All the researchers believe universities could do more to prevent students from dropping out, by paying more attention to teaching and learning, making students feel valued, and improving guidance and support.

"This is an issue for vice-chancellors," says Professor Ozga. "It's a question of providing an environment in which students can talk about their difficulties without being penalised, and being open about what students can expect."

The seminar, `Non Completion: Assessing the Problem and Seeking Solutions' is being sponsored by `The Independent' and organised by the Society for Research into Higher Education.

It will take place on 3 February, 10.30am to 4pm, at One Great George Street Conference Centre, 1-7 Great George Street, London SW1P 3AA. For information call 0171 637-2766.

Ashamed, embarassed, I felt a sense of failure

"I went to a small private school and was expected by the school and my parents to move on to university. I favoured a campus university because of the community atmosphere and because I liked the idea of studying a range of courses before deciding on two subjects for a dual degree. After the university's open day, I was completely sold on the idea.

I imagined that university life would be a huge social whirl. When I arrived, I thought the campus was great but I felt anonymous and excluded. I had been used to a much smaller social world where I knew everyone. I also found it hard to make friends. But I think that was my fault rather than anything to do with the university. I felt there was a brilliant life going on somewhere that I just didn't know about.

With hindsight, I'm not sure I understood what the course involved before I embarked on it. I quickly felt out of my depth, unable to cope with lots of different subjects. I had been expecting it to follow on from A-levels and to know what was expected of me. But I lacked confidence and thought I wasn't up to the work. I didn't feel able to talk to my tutors. I became convinced I wouldn't pass my exams .

When I went home for the Christmas break, I found my best friend was withdrawing from university so I thought, `Perhaps it's not just me, perhaps it's OK to leave if I can't cope'. I telephoned the university to tell them of my decision to leave and was offered the chance to discuss it, but turned them down and snuck off ashamed and embarrassed.

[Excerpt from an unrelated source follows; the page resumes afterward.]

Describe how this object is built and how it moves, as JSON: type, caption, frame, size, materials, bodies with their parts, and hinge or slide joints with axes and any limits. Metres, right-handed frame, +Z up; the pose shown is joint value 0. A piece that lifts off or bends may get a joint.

I felt a sense of failure and didn't think I would ever go back into higher education.

For the rest of that year, I worked in various jobs but realised that work wasn't what I wanted. I geared up again to apply to higher education, the lesser of two evils. I got into a civic university to study a single honours degree. Although the social life wasn't any better, I think I got better academic support because of lower staff-student ratios."

Case study based on an interview with the Keele University researchers.

DROP OUTS ... on work

"To begin with it was a party - but when the work started to come I was still partying, so I got behind. In the end, I never really managed to catch up."

"I did look at the prospectus. But they can't show you the grotty kitchen that you've got to share with 28 people."

"I wept when I saw the size of my room."

"The course wasn't structured enough ... it wasn't interesting ... my sociology tutor was terrible, his seminars were awful; no one understood anything."